Recentemente, o Tribunal Constitucional pronunciou-se, no seu Ac. n.º 272/2021, declarando “a inconstitucionalidade, com força obrigatória geral, da interpretação conjugada das normas contidas no artigo 334.º do Código do Trabalho e no artigo 481.º, n.º 2, proémio, do Código das Sociedades Comerciais, na parte em que impede a responsabilidade solidária da sociedade com sede fora de território nacional, em relação de participações recíprocas, de domínio ou de grupo com uma sociedade portuguesa, pelos créditos emergentes da relação de trabalho subordinado estabelecida com esta, ou da sua rutura”.

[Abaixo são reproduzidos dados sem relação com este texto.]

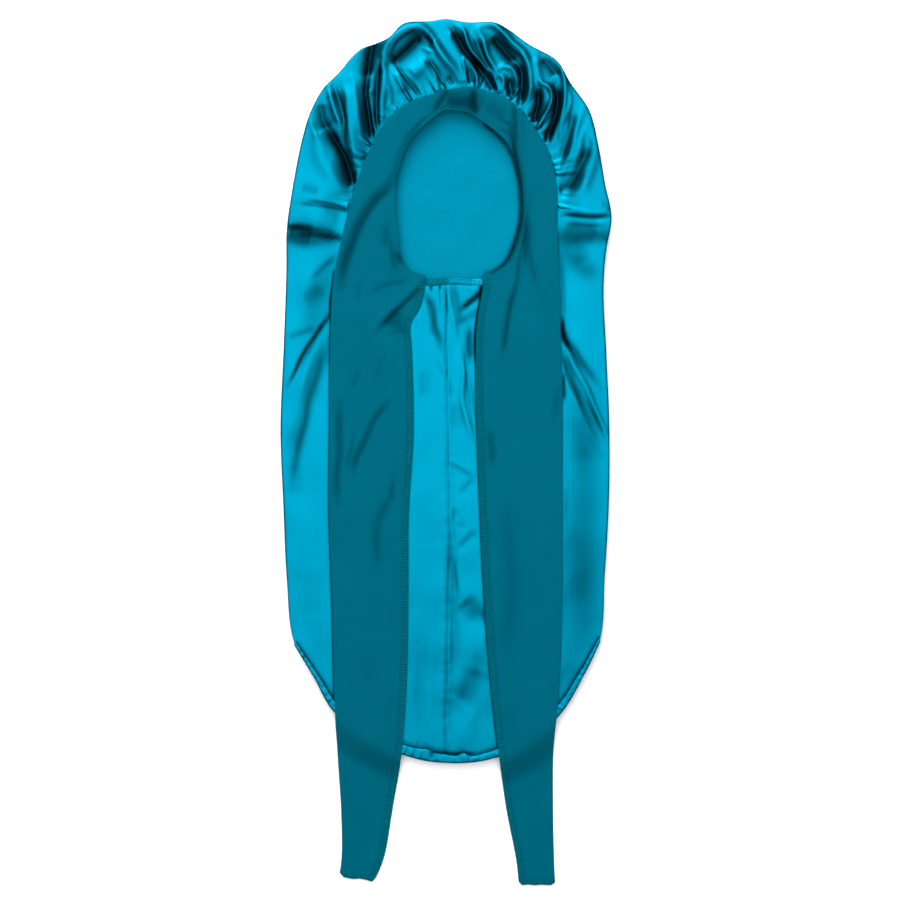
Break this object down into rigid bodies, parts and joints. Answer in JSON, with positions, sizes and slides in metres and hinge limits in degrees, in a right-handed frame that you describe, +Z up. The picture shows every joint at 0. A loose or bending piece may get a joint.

Quer isto dizer que não se isentam de responsabilidade (solidária) por créditos laborais, de violação ou cessação (vencidos há mais de 3 meses) as sociedades com sede fora de território nacional, que estejam numa relação de participações recíprocas, de domínio ou de grupo com uma sociedade portuguesa, desde que o trabalhador tenha uma relação laboral com esta última.
Trata-se de uma solução que veio garantir a posição do trabalhador, operando-se um reforço material no pagamento de créditos laborais. Desta feita, removendo um obstáculo ou uma imunidade que era conferida às sociedades com sede fora do território nacional, mas que estavam numa relação de participações recíprocas, de domínio ou de grupo com uma sociedade portuguesa.
O TC veio, assim, clarear a dificuldade interpretativa (e concreta aplicação) resultante da articulação entre as regras do Código do Trabalho e o Código das Sociedades Comerciais. Enquanto a lei laboral prossegue um fim de garantir os créditos do trabalhador, no universo de grupos (norma geral), a lei societária-comercial recorta o leque de sujeitos a responsabilizar (apenas a sociedades nacionais) [também norma geral].
Influência (e risco) comum, responsabilidade comum? Só para sociedades sediadas em território nacional? E as demais que estão numa relação de participações recíprocas, de domínio ou de grupo com estas? Qual a razão que serve de fundamento e que permite um tratamento diferenciado? O trabalhador tem mais garantias apenas perante sociedades com sede em território nacional e que sejam enquadráveis naquela situação?
O Tribunal não conferiu maior peso ao argumento da captação de investimento estrangeiro, não só pela falta de correspondência com o conceito de sociedades de capitais estrangeiros, como pela situação material de desigualdade gerada entre trabalhadores em igual posição e dignidade social. Neste caso, o Tribunal firmou ser essencial conferir as mesmas garantias salariais à luz de um princípio de igualdade (art. 13.º da CRP).
Não se trata, por certo, de um tema fácil. Nesta decisão em apreço concorreram declarações de voto vencido com fundamentos, entre outros (i) a existência de uma intenção legislativa em conferir maior proteção aos casos onde existe um contacto mais forte com a ordem jurídica portuguesa; (ii) constatar a existência de um fundamento (razões de política legislativa compatíveis); (iii) a possibilidade de autolimitar a responsabilidade solidária de sociedades coligadas ao nível da Jurisprudência do TJUE (e primado do Direito da UE); (iv) não ser provido de sentido abordar um problema de igualdade quando a lei portuguesa não é aplicável a ambas as situações.
Será, sem margem para dúvidas, um tema a acompanhar no futuro.